**WHAT THE TASK REQUIRES:**
In the listing below, locate the line that contains "const pack = new THREE.Group();" and the line that contains "if empty is". Restate word for word those two lines and every line between them, and nothing else.

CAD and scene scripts
==*==
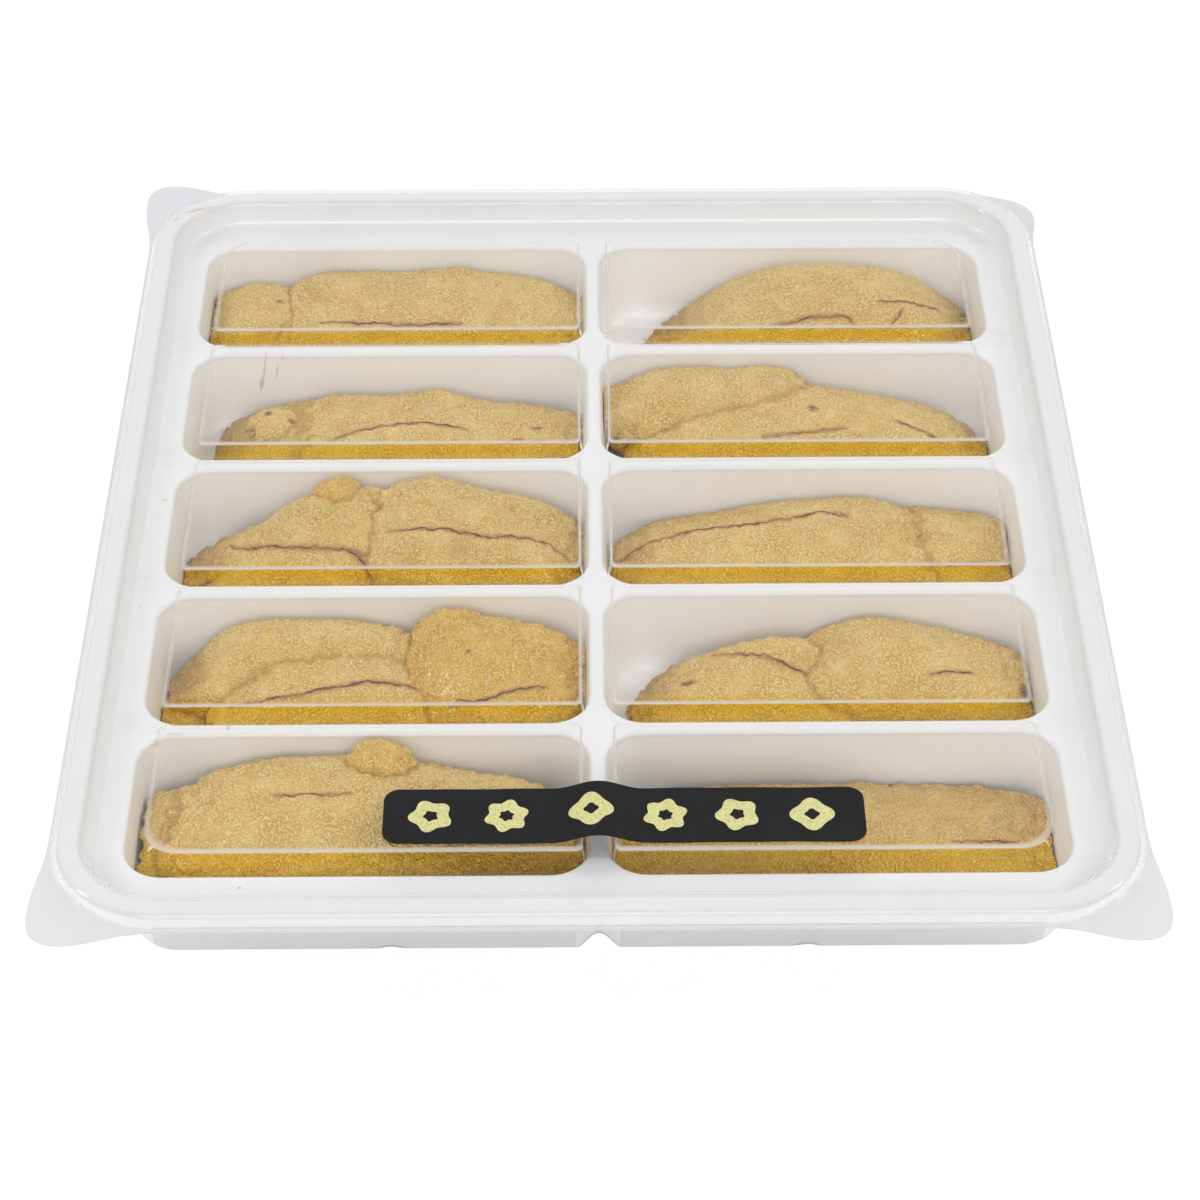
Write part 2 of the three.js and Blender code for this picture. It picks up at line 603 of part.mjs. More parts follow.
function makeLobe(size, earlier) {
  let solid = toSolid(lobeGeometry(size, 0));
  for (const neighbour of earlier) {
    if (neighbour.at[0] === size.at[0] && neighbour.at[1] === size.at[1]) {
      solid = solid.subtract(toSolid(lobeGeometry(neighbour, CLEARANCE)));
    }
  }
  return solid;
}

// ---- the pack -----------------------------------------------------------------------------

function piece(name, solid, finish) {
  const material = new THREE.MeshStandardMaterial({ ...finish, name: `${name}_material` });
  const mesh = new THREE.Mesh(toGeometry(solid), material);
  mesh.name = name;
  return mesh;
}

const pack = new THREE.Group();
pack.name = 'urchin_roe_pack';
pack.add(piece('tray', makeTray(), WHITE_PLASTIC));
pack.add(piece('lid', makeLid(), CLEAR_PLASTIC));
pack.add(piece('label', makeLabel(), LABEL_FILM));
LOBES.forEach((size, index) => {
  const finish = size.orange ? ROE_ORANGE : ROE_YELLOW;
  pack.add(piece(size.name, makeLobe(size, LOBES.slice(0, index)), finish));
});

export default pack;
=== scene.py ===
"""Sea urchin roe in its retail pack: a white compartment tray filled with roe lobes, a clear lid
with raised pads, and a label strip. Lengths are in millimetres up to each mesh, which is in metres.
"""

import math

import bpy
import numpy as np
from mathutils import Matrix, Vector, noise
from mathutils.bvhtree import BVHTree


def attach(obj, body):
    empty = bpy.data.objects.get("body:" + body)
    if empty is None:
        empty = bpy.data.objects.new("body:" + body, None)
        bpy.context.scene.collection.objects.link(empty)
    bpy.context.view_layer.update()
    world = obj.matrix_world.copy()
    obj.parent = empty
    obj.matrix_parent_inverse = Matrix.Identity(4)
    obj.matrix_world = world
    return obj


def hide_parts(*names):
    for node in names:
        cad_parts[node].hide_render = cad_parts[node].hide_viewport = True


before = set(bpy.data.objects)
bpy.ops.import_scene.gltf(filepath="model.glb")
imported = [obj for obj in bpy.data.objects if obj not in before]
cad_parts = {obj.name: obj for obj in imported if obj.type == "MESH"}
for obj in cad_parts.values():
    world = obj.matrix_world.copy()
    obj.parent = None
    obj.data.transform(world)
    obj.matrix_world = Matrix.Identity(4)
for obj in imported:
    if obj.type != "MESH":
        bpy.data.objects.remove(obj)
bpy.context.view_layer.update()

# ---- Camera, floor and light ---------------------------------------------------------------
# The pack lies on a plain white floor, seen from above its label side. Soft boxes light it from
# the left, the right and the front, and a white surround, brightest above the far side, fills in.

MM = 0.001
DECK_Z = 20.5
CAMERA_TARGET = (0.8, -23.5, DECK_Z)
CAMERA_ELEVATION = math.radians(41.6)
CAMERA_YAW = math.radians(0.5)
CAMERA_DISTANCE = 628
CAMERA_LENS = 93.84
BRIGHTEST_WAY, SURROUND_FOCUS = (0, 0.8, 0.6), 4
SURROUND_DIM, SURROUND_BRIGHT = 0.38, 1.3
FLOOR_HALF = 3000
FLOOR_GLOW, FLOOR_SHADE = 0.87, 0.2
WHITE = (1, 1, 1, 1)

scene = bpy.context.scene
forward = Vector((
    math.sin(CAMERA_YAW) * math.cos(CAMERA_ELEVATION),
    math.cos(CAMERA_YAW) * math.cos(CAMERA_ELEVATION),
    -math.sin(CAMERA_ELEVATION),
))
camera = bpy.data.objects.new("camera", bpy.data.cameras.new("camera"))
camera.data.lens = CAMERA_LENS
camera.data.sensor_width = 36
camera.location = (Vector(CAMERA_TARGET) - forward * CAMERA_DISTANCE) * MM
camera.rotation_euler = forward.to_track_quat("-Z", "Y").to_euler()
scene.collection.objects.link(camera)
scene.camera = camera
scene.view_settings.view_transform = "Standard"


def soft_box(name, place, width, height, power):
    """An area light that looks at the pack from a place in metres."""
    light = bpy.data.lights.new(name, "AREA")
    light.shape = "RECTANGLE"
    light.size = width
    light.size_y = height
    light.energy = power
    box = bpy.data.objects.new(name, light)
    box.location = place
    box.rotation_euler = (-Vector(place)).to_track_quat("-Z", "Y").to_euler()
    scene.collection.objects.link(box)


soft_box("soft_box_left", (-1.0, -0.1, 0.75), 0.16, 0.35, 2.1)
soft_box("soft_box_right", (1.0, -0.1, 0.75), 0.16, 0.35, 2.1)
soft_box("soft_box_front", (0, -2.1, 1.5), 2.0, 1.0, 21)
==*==
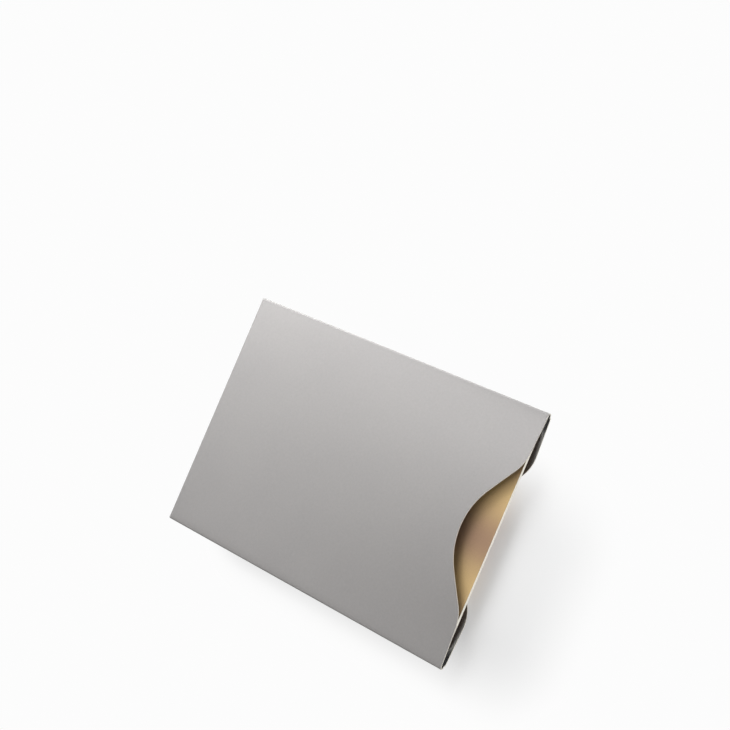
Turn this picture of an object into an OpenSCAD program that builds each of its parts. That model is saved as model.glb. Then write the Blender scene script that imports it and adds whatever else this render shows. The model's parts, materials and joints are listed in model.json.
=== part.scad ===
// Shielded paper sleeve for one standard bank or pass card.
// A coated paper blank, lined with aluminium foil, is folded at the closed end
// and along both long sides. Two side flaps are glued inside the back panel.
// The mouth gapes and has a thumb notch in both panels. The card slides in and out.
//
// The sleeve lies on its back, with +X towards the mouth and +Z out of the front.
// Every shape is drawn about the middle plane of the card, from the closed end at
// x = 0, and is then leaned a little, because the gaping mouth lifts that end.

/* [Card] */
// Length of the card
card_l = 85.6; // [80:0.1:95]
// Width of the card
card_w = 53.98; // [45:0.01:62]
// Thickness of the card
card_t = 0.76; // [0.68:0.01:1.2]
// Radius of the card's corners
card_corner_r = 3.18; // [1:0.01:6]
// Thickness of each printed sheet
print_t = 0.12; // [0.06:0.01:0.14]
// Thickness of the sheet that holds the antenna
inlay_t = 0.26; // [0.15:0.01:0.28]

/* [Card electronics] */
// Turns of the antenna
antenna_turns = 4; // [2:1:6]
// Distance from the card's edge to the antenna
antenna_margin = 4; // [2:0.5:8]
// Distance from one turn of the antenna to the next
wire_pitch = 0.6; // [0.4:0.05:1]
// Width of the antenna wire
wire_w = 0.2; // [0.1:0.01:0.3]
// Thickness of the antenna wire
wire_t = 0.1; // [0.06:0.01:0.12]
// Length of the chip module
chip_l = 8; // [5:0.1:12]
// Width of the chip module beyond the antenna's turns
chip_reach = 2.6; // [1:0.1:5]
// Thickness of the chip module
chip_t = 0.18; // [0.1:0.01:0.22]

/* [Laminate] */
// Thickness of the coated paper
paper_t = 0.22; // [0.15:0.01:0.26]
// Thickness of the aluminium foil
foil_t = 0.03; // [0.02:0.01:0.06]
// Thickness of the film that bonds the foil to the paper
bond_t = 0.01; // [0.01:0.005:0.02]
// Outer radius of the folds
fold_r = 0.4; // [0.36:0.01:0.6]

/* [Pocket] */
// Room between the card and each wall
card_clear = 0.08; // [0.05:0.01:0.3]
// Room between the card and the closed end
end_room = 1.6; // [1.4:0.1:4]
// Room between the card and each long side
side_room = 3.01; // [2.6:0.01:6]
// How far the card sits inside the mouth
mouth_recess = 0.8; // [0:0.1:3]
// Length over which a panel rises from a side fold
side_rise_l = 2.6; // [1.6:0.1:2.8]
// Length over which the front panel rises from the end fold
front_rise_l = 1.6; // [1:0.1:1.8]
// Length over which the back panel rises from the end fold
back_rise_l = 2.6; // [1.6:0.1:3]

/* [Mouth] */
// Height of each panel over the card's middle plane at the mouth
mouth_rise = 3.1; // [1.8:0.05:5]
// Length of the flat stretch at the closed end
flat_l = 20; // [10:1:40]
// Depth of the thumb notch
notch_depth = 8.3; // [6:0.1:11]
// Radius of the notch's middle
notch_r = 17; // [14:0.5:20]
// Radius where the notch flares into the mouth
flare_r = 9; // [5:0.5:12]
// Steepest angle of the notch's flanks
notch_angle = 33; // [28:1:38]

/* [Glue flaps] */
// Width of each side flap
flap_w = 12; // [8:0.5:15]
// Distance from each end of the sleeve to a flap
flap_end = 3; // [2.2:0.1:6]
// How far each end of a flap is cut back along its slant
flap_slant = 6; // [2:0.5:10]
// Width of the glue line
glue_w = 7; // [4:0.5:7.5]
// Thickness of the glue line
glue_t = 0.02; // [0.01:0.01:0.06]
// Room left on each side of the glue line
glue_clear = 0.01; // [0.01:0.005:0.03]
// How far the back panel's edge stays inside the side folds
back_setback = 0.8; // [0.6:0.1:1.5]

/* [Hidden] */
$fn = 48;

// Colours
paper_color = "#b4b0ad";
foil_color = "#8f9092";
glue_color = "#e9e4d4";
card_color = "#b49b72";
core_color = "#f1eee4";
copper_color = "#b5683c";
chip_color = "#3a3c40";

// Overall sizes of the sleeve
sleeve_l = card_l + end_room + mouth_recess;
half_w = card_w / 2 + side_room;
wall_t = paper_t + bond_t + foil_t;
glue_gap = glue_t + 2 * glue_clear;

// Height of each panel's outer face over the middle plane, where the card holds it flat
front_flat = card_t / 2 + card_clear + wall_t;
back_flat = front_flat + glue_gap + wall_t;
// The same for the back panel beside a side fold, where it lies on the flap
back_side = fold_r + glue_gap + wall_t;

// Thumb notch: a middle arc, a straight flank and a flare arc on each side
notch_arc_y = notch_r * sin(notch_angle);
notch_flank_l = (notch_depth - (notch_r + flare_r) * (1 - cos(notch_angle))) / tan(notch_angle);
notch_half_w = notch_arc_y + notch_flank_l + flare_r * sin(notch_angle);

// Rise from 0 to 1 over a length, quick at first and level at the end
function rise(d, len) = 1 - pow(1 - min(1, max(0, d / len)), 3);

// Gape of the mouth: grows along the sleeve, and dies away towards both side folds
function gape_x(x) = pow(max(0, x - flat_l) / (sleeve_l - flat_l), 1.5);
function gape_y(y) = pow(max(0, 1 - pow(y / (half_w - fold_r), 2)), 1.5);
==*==
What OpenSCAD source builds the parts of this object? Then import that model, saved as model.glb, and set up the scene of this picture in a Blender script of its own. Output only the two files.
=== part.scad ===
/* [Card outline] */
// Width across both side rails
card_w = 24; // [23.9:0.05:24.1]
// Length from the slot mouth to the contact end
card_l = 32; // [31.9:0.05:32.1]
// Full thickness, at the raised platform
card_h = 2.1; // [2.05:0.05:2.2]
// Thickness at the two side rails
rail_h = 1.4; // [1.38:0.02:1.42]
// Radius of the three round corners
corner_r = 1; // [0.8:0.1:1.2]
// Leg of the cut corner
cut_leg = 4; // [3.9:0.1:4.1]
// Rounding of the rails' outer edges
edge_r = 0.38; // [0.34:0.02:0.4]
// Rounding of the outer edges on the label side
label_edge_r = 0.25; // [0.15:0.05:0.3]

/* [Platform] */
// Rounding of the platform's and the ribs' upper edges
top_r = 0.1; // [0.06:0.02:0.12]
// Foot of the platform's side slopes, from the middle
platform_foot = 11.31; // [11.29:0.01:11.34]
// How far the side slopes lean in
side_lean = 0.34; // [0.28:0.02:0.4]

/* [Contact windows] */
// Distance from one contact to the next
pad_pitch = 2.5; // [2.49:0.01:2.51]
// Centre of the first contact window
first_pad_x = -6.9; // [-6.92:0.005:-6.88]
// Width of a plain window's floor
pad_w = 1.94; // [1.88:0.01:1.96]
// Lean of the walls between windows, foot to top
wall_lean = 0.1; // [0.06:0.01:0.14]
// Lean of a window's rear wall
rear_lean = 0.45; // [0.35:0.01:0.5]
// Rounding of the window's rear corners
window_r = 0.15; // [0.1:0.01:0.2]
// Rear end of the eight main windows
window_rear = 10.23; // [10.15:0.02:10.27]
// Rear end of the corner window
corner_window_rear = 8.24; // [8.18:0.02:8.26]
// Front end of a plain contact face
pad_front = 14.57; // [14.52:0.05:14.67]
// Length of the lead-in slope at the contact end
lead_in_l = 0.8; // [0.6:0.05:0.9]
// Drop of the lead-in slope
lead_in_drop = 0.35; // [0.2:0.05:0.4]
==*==
**FULL OUTPUT:**
const pack = new THREE.Group();
pack.name = 'urchin_roe_pack';
pack.add(piece('tray', makeTray(), WHITE_PLASTIC));
pack.add(piece('lid', makeLid(), CLEAR_PLASTIC));
pack.add(piece('label', makeLabel(), LABEL_FILM));
LOBES.forEach((size, index) => {
  const finish = size.orange ? ROE_ORANGE : ROE_YELLOW;
  pack.add(piece(size.name, makeLobe(size, LOBES.slice(0, index)), finish));
});

export default pack;
=== scene.py ===
"""Sea urchin roe in its retail pack: a white compartment tray filled with roe lobes, a clear lid
with raised pads, and a label strip. Lengths are in millimetres up to each mesh, which is in metres.
"""

import math

import bpy
import numpy as np
from mathutils import Matrix, Vector, noise
from mathutils.bvhtree import BVHTree


def attach(obj, body):
    empty = bpy.data.objects.get("body:" + body)
    if empty is None:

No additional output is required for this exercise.